Ease of Feeding and Integration
Horn antennas are naturally fed by waveguide systems, which are the preferred transmission line for high-frequency (microwave and millimeter-wave) applications due to their low loss compared to coaxial cables. The transition from the waveguide to the horn is seamless. This makes integration into existing waveguide-based systems straightforward. For systems that use coaxial cables, a coax-to-waveguide adapter can be easily mounted directly to the horn’s feed point. This flexibility simplifies the design process for system integrators. Furthermore, the physical structure of the horn provides a convenient platform for integrating other components, such as polarizers (to convert between linear and circular polarization) or radomes (protective covers) without significantly affecting performance.

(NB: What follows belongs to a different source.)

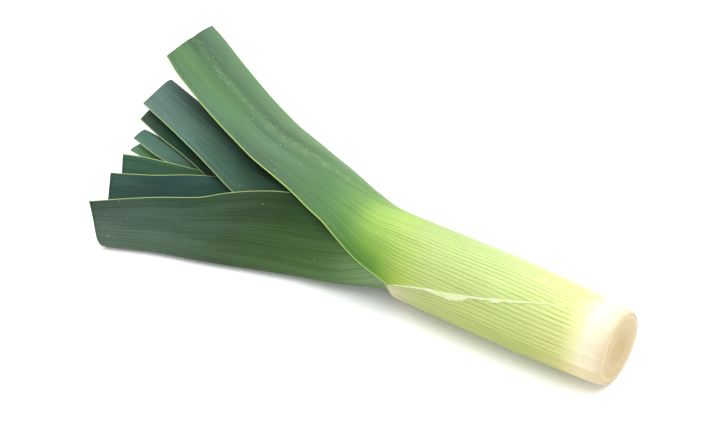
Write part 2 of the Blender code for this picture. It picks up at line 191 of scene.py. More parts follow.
# The leaves from the outermost in. Far ones fold to +Y, near ones to -Y. Each list gives stations and
# what holds there: keel is the place of the fold (y, z), back the way it faces in degrees, width the seen
# half from fold to edge, lowShare how much of that the hidden half has. Fold (degrees) and curl (share of
# the tube's roundness) bend each half. cut is where the blade ends: hidden edge, fold and seen edge.
leafShapes = [
    dict(
        name="leaf_1", far=True, mouth=110, opens=112, cut=(300, 297, 302), crease=6.0,
        keel=[(127, 16.4, 32.2), (141, 16, 36.6), (150, 15.8, 38.9), (160, 17.2, 40.4), (178, 20, 42),
              (203, 24, 43), (222, 31, 43.5), (256, 47, 44), (297, 69.7, 43)],
        back=[(110, 9), (127, 38), (141, 55), (150, 65), (178, 78), (203, 84), (256, 90), (300, 92)],
        width=[(110, 61.6), (120, 51.8), (130, 43.8), (141, 38), (150, 33.5), (160, 31), (178, 26.7),
               (203, 23), (230, 22), (285, 22.3), (300, 21)],
        lowShare=[(110, 1), (111.5, 0.86), (114, 0.8), (120, 0.75), (130, 0.72), (180, 0.8), (300, 0.85)],
        foldTop=[(110, 0), (150, 10), (203, 15), (300, 13)],
        foldLow=[(110, 0), (150, 10), (203, 15), (300, 13)],
        curlTop=[(110, 1), (130, 0.85), (141, 0.65), (150, 0.5), (178, 0.38), (203, 0.24), (256, 0.14),
                 (300, 0.07)],
        curlLow=[(110, 1), (130, 0.89), (141, 0.65), (150, 0.55), (178, 0.44), (203, 0.24), (256, 0.14),
                 (300, 0.07)],
    ),
    dict(
        name="leaf_2", far=False, mouth=120, opens=116, cut=(252, 252, 265), crease=4.0,
        keel=[(133, -18, 6.5), (142, -20, 4.5), (159, -24, 3.1), (182, -32, 2.6), (206, -41, 2.6),
              (226, -47.5, 2.5), (252, -59, 2.4)],
        back=[(110, 189), (133, 218), (142, 221), (159, 219), (182, 214), (206, 209), (252, 205)],
        width=[(120, 55.6), (142, 46.9), (159, 43.7), (182, 42), (194, 39.8), (206, 36.2), (217, 31.6),
               (241, 27.5), (265, 22.5)],
        lowShare=[(120, 1), (133, 0.7), (265, 0.8)],
        foldTop=[(120, 0), (133, 12.7), (142, 25.4), (159, 40), (182, 58), (206, 66), (265, 69)],
        foldLow=[(120, 0), (133, 15.4), (142, 29.9), (159, 47), (182, 58), (206, 65), (265, 72)],
        curlTop=[(116, 1), (120, 0.96), (124, 0.92), (133, 0.8), (142, 0.66), (159, 0.46), (182, 0.28),
                 (206, 0.14), (265, 0.03)],
        curlLow=[(116, 1), (120, 0.97), (124, 0.91), (133, 0.68), (142, 0.39), (159, 0.18), (182, 0.06),
                 (206, 0)],
    ),
    dict(
        name="leaf_3", far=True, mouth=136, opens=145, cut=(297, 297, 294), crease=4.0,
        keel=[(160, 11.8, 28), (185, 14.5, 31), (208, 20, 30), (250, 33, 28), (297, 50, 26)],
        back=[(136, 20), (160, 38), (185, 48), (208, 50), (297, 52)],
        width=[(136, 47.6), (160, 40), (185, 34), (208, 33), (227, 30.5), (247, 28), (271, 26.5), (297, 26)],
        lowShare=[(136, 1), (160, 0.9), (185, 0.87), (208, 0.88), (250, 1.03), (297, 1.052)],
        foldTop=[(145, 0), (160, 3.6), (172, 12.1), (185, 25.4), (208, 38), (250, 40), (297, 41)],
        foldLow=[(150, 0), (165, 5.8), (185, 20), (208, 38)],
        curlTop=[(136, 1), (145, 1), (160, 0.92), (172, 0.75), (185, 0.51), (208, 0.15), (250, 0.07),
                 (297, 0.02)],
        curlLow=[(136, 1), (145, 1), (160, 0.92), (170, 0.85), (185, 0.54), (208, 0.12), (297, 0)],
    ),
    dict(
        name="leaf_4", far=False, mouth=148, opens=188, cut=(259, 262.5, 271.6), crease=3.5,
        keel=[(205, -11.8, 10.7), (229, -23.5, 6.5), (250, -35, 5), (265, -41, 5)],
        back=[(148, 195), (200, 204), (265, 205)],
        width=[(148, 41.5), (180, 30), (190, 24.5), (200, 21.6), (215, 25.3), (229, 26.4), (250, 24.4),
               (273, 22.8)],
        lowShare=[(148, 1), (200, 0.6), (273, 0.85)],
        foldTop=[(190, 0), (205, 10.7), (229, 51.1), (265, 74)],
        foldLow=[(190, 0), (205, 16.3), (229, 53.9), (265, 68)],
        curlTop=[(188, 1), (205, 0.73), (229, 0.31), (250, 0.08), (265, 0.05)],
        curlLow=[(188, 1), (205, 0.7), (229, 0.05), (265, 0)],
    ),
    dict(
        name="leaf_5", far=True, mouth=158, opens=198, cut=(292, 294, 292), crease=3.5,
        keel=[(218, 9.8, 21.2), (234, 18.3, 23.8), (294, 37, 20)],
        back=[(158, 25), (185, 40), (200, 45), (294, 48)],
        width=[(158, 35), (185, 25), (200, 20.5), (218, 20.2), (234, 20.6), (262, 20.9), (294, 18.6)],
        lowShare=[(158, 1)],
        foldTop=[(198, 0), (218, 23.5), (234, 52.5), (262, 47.5), (294, 44)],
        foldLow=[(198, 0), (218, 17.4), (234, 42.4), (294, 40)],
        curlTop=[(198, 0.98), (218, 0.45), (234, 0.16), (294, 0.06)],
        curlLow=[(198, 0.99), (205, 0.85), (218, 0.2), (234, 0.06), (294, 0)],
    ),
    dict(
        name="leaf_6", far=False, mouth=167, opens=200, cut=(267, 270.3, 279.4), crease=3.0,
        keel=[(225, -8.6, 9.3), (246, -15, 7), (275, -22, 6.5)],
        back=[(167, 200), (220, 203)],
        width=[(167, 28), (190, 20.1), (200, 15.5), (210, 17.5), (225, 18.3), (237, 19.3), (252, 20),
               (266, 19.8), (280, 18.6)],
        lowShare=[(167, 1), (280, 0.9)],
        foldTop=[(202, 0), (225, 48.1), (246, 70), (275, 74)],
        foldLow=[(202, 0), (225, 23.4), (246, 68), (275, 69)],
        curlTop=[(200, 1), (225, 0.35), (246, 0.12), (275, 0.04)],
        curlLow=[(200, 0.99), (225, 0.43), (246, 0.03), (275, 0)],
    ),
    dict(
        name="leaf_7", far=True, mouth=175, opens=205, cut=(283, 286, 286.6), crease=2.5,
        keel=[(230, 6.8, 16), (245, 11.6, 16.9), (260, 12.2, 17.5), (288, 16, 16.5)],
        back=[(175, 20), (220, 30)],
        width=[(175, 20.4), (200, 13.7), (225, 12.4), (260, 12.8), (288, 10.2)],
        lowShare=[(175, 1), (205, 0.95), (225, 0.8), (260, 0.66), (290, 0.6)],
        foldTop=[(205, 0), (230, 47.1), (250, 58.6), (288, 65)],
        foldLow=[(205, 0), (230, 20.1), (260, 50)],
        curlTop=[(205, 1), (230, 0.4), (260, 0.2), (288, 0.08)],
        curlLow=[(205, 1), (230, 0.61), (260, 0.1), (288, 0.08)],
    ),
    dict(
        name="leaf_8", far=False, mouth=183, opens=205, cut=(284, 287, 284), crease=1.2,
        keel=[(235, -1.6, 11.4), (255, 0.4, 10.4), (270, 2, 10.1), (285, 3.5, 10.3)],
        back=[(183, 200), (220, 190), (290, 185)],
        width=[(183, 13), (205, 7.4), (235, 6.2), (285, 6)],
        lowShare=[(183, 1)],
        foldTop=[(192, 0), (210, 26), (235, 48.2), (270, 70), (285, 72)],
        foldLow=[(205, 0), (235, 36.2), (270, 70), (285, 72)],
        curlTop=[(192, 1), (210, 0.85), (235, 0.49), (270, 0.1), (285, 0.06)],
        curlLow=[(205, 1), (235, 0.53), (270, 0.1), (285, 0.06)],
    ),
]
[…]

Versatility in Design and Customization
While standard gain horns are commodity items, the basic horn design is highly adaptable. Engineers can customize horns for specific applications by modifying their geometry. A sectoral horn is flared in only one plane, creating a fan beam. A conical horn is fed by a circular waveguide and offers symmetrical patterns, which is desirable for satellite communications. A corrugated horn has grooves cut into its inner walls, which suppresses side lobes and creates a rotationally symmetric beam pattern with very low cross-polarization, making it the gold standard for radio telescopes like the Very Large Array (VLA). This ability to tailor the performance by altering the flare angle, aperture size, and internal structure gives system designers a powerful tool for optimizing their overall RF system performance.